SUPPLIED ENTRIES:
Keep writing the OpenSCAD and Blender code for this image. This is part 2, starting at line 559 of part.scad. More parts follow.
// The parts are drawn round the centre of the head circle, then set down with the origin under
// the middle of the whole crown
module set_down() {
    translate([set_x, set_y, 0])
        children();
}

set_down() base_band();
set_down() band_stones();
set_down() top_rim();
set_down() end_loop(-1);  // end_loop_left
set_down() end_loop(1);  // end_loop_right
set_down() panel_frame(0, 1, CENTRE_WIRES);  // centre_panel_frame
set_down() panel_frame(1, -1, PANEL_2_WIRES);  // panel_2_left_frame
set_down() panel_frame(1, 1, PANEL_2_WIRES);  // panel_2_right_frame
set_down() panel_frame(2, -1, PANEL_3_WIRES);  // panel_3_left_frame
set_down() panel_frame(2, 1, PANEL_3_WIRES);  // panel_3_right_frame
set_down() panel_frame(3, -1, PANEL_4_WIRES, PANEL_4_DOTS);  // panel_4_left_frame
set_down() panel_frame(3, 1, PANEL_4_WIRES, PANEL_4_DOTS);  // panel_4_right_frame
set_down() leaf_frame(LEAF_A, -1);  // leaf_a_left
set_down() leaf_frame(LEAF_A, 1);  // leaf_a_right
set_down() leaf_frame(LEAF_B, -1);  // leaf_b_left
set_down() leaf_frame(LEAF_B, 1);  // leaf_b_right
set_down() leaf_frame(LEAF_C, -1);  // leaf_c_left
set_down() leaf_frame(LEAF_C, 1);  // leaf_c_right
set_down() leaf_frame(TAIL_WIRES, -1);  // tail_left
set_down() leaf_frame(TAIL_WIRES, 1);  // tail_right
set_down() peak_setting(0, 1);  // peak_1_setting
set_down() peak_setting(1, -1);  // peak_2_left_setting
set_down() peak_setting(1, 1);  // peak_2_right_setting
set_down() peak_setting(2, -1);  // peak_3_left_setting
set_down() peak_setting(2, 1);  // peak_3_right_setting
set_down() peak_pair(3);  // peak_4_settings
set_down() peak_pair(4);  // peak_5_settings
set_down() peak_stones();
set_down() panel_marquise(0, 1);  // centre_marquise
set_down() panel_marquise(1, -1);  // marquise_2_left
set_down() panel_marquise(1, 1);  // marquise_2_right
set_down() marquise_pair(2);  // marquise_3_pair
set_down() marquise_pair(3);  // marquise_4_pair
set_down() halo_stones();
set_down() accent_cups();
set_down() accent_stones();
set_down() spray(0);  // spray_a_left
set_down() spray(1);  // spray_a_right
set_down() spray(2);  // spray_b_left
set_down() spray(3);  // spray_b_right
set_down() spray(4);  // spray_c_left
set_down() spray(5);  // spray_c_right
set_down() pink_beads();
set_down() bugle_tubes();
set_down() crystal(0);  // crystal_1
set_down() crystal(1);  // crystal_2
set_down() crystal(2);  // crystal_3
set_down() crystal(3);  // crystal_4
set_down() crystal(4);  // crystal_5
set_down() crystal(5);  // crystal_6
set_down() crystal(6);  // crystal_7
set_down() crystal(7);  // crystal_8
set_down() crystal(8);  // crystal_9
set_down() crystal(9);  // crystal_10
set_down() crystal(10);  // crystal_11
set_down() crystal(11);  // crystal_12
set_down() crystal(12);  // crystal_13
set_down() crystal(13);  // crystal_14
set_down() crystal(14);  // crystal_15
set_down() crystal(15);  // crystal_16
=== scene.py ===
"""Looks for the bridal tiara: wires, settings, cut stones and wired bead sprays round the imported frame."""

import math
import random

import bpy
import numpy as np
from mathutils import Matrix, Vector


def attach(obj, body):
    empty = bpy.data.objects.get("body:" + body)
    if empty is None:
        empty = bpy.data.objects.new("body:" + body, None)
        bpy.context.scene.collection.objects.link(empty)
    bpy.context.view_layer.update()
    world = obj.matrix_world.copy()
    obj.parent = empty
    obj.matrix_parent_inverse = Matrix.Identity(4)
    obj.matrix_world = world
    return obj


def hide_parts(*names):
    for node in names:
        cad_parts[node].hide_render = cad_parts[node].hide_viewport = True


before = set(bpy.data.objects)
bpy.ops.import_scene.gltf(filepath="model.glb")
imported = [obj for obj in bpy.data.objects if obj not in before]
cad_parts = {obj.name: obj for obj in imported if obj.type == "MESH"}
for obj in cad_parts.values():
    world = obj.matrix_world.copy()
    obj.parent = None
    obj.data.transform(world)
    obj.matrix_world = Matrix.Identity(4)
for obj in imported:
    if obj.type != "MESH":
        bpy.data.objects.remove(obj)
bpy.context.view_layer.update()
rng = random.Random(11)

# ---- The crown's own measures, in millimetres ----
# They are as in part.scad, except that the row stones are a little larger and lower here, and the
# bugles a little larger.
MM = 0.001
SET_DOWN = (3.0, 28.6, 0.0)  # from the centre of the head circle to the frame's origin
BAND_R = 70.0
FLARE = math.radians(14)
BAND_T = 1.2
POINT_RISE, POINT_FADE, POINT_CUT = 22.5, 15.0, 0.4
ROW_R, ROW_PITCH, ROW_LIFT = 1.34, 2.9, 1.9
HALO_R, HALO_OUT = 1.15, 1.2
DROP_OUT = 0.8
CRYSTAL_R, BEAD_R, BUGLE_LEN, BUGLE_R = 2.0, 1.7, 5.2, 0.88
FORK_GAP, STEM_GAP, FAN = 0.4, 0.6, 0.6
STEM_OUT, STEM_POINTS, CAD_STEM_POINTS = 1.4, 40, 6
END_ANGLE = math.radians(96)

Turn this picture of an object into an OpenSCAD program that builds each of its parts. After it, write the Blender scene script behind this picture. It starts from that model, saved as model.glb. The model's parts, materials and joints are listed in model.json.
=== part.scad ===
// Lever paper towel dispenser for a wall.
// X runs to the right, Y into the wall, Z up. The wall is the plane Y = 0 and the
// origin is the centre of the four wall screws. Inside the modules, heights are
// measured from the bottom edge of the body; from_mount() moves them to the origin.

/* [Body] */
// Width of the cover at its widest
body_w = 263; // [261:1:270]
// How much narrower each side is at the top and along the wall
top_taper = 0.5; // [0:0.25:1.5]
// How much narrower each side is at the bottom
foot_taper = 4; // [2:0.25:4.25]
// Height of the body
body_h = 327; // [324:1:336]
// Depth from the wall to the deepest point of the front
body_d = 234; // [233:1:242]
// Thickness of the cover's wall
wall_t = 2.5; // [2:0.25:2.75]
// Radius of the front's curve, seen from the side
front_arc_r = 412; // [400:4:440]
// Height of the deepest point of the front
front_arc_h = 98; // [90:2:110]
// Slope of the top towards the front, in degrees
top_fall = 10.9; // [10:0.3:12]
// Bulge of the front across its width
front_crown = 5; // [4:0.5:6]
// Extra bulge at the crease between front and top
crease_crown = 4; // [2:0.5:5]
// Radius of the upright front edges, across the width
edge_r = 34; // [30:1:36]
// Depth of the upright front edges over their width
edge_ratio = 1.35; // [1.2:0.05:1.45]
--
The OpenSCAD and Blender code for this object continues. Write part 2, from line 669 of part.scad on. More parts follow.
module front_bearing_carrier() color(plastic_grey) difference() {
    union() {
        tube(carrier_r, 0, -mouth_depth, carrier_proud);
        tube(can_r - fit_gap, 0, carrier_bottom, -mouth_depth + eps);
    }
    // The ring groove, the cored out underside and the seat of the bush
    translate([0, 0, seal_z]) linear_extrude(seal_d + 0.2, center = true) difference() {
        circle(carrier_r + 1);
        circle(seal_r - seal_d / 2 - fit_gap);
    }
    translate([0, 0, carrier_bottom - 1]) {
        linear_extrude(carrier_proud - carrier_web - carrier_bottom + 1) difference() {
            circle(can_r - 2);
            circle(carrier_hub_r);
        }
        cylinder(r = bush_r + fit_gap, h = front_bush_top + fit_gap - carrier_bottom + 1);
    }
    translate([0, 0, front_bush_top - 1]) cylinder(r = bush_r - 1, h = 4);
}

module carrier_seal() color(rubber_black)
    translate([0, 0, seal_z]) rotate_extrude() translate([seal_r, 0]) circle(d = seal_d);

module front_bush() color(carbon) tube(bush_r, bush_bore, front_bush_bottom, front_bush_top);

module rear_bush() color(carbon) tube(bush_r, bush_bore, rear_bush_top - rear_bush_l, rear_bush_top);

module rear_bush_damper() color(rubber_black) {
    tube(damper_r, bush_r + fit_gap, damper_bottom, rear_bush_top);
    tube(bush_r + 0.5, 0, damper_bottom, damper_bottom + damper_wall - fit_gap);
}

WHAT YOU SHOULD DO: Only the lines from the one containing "set_down() bugle_tubes();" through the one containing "before = set(bpy.data.objects)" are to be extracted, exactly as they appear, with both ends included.

TASK ANSWER:
set_down() bugle_tubes();
set_down() crystal(0);  // crystal_1
set_down() crystal(1);  // crystal_2
set_down() crystal(2);  // crystal_3
set_down() crystal(3);  // crystal_4
set_down() crystal(4);  // crystal_5
set_down() crystal(5);  // crystal_6
set_down() crystal(6);  // crystal_7
set_down() crystal(7);  // crystal_8
set_down() crystal(8);  // crystal_9
set_down() crystal(9);  // crystal_10
set_down() crystal(10);  // crystal_11
set_down() crystal(11);  // crystal_12
set_down() crystal(12);  // crystal_13
set_down() crystal(13);  // crystal_14
set_down() crystal(14);  // crystal_15
set_down() crystal(15);  // crystal_16
=== scene.py ===
"""Looks for the bridal tiara: wires, settings, cut stones and wired bead sprays round the imported frame."""

import math
import random

import bpy
import numpy as np
from mathutils import Matrix, Vector


def attach(obj, body):
    empty = bpy.data.objects.get("body:" + body)
    if empty is None:
        empty = bpy.data.objects.new("body:" + body, None)
        bpy.context.scene.collection.objects.link(empty)
    bpy.context.view_layer.update()
    world = obj.matrix_world.copy()
    obj.parent = empty
    obj.matrix_parent_inverse = Matrix.Identity(4)
    obj.matrix_world = world
    return obj


def hide_parts(*names):
    for node in names:
        cad_parts[node].hide_render = cad_parts[node].hide_viewport = True


before = set(bpy.data.objects)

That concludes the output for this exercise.